Tuesday, January 05, 2010

Did Dick Cheney Watch "Leave it to Beaver"?

I recently canceled my Cable in favor of the free HD channels available in my area. Never in my life did I think I would one day enjoy decimal channels. For instance channel 4.2 gives me This! channel, which runs excellent old, forgotten movies like Jodie Foster in the 1976 film The Little Girl Who Lives Down the Lane. On channel 7.2, I get the Retro Channel, where I watch Kojak, Quincy, Emergency! and The Incredible Hulk. I love old television. I just wish they aired the original commercials that went with those shows, but alas, this is not an a la carte world.

I recently saw an episode of Leave it to Beaver in which a new kid in Beaver's class took to stealing things and giving them to people, so that his classmates would like him. After a misstep led him to being caught in possession of a stolen item, the new kid panicked and said that Beaver was the thief. Beaver's teacher, Miss Landers, took the bull by the horns and got to the bottom of the controversy, unearthing the fact that the new kid was, in fact, the thief, and Beaver just an unwitting dupe. There ensued several lectures and soliloquys about the evil of stealing, given by Miss Landers and Mrs. Cleaver. Stealing was spoken of with same dread and gravity as incest or murder, if not with slightly more disgust. Mrs. Cleaver, in particular, mused mournfully over the sad, degenerate state of "the new kid" felt he had to steal in order to get others to like him. All was put right by the end of the episode, but I, along with the original audience, was left shaken and contemplative.

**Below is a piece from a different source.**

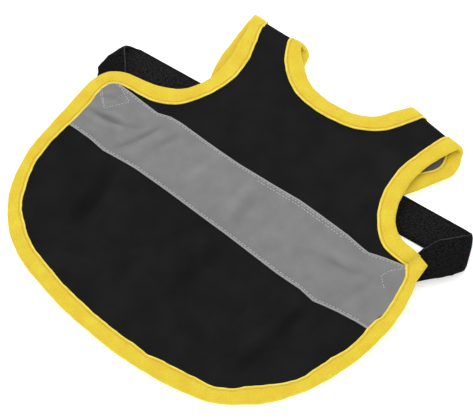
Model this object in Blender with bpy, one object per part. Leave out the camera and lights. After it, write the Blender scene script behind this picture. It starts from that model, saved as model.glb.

Amid my contemplation, I wondered if Dick Cheney had seen it when it originally aired in the late '50's. Being a member of the Woodstock Generation (albeit, non-participating), I wondered if Cheney watched Leave it to Beaver and what he made of the lessons it taught. I then wondered how he would fair under the virginal, holy light of Miss Lander's gaze. What contortions would the fluid-sac that passes for a soul within Dick Cheney perform under the stinging, just weight of Miss Lander's interrogation?

Unfortunately, I think Cheney would have merely lunged forward and bitten Miss Landers on the face. Surely, her holy-water blood would have curdled in his fetid mouth, but the damage would be done.

Maybe the pompadored 17 year old Cheney opted to watch more manly fare, such as Chuck Connors in The Rifleman (another staple on my Retro TV station), what with its distinctly masturbatory opening of Connors bracing a rifle butt against his groin and rapidly firing the weapon. I'm sure Cheney was re-enacting that classic opening when he accidentally shot his hunting partner in the face a few years ago.



It's an oft-debated subject in the media whether violence on television and in video games gives rise to violent children. If there's any merit to such dubious logic, then I wonder what it was about Howdy Doody, Father Knows Best, Leave it to Beaver, My Three Sons, etc., that gave us the Vietnam War, Enron, AIG and Rush Limbaugh. A thorough study should be made of Daniel Boone and Ol' Yeller, among other popular films of the time, to ascertain just what about those movies planted the seeds for the wars in Iraq, Afghanistan and soon, in Yemen.

A congressional investigative committee should be assembled immediately to determine: Did Dick Cheney watch Leave it to Beaver?